Of course, financial pressures affect some parts of the health system more than others. While NHS England has overspent on its specialised commissioning budget for the past three years (this budget pays for specialised treatment for the sickest patients), local authorities had to find £200 million pounds of savings in their public health budget last year, and have been asked to make a further 3.9 per cent annual real-terms savings for the next five years. While protecting care for the sickest patients has to be the right thing to do, cuts to public health budgets are stacking up problems for the future.

Less obvious, but equally important, are cases where patients still receive treatment but the quality of their care is diluted.

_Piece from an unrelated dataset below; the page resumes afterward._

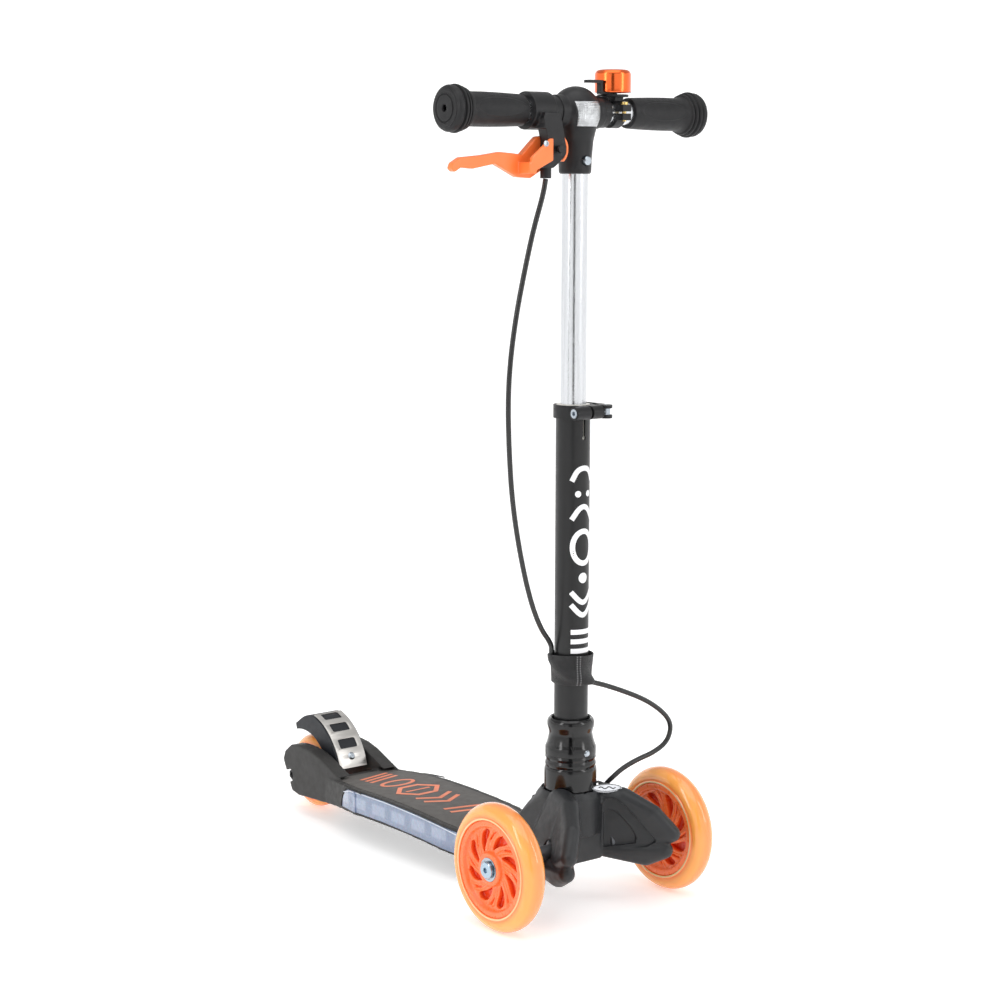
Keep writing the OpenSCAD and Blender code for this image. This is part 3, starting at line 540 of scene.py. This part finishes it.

For example in a service where staff numbers have been cut, they may be forced to spend less time with each patient or see them less often. Work by The King’s Fund on mental health and district nursing services shows that these are two areas particularly under pressure. It is in community settings that the impact of financial pressures goes largely unseen due to a lack of data being available to monitor quality. And these pressures have knock-on effects elsewhere in the system, as illustrated by our work on the current crisis in general practice and the crisis in social care.

Decisions to withhold or substitute treatment are not necessarily bad for patients if they are based on evidence about clinical effectiveness. For example, there are cases where the risks associated with having surgery outweigh the benefits for certain patients. There is also evidence from across the NHS of the overuse of ineffective treatments – an area where the NHS should be looking for opportunities to improve quality of care, as well as to save money.

Considering the wider impact of financial pressures on the health care system, it’s important to remember too that it’s not only patients who are affected. NHS staff often act as a buffer, working longer hours or more intensely to ensure the people they treat still receive a high-quality service. This can increase staff stress levels and lead to low morale, something that is particularly worrying given evidence that staff wellbeing can have a direct impact on patients’ experience of care.

The King’s Fund is currently researching how the slowdown in NHS funding since 2010 has affected patients’ access to high-quality care. The findings from this study, which will be published early next year, will provide valuable insight into the impact that financial pressures have had on NHS patients and staff. In the meantime the government should be honest with the public about what the NHS is realistically able to offer with its available funding.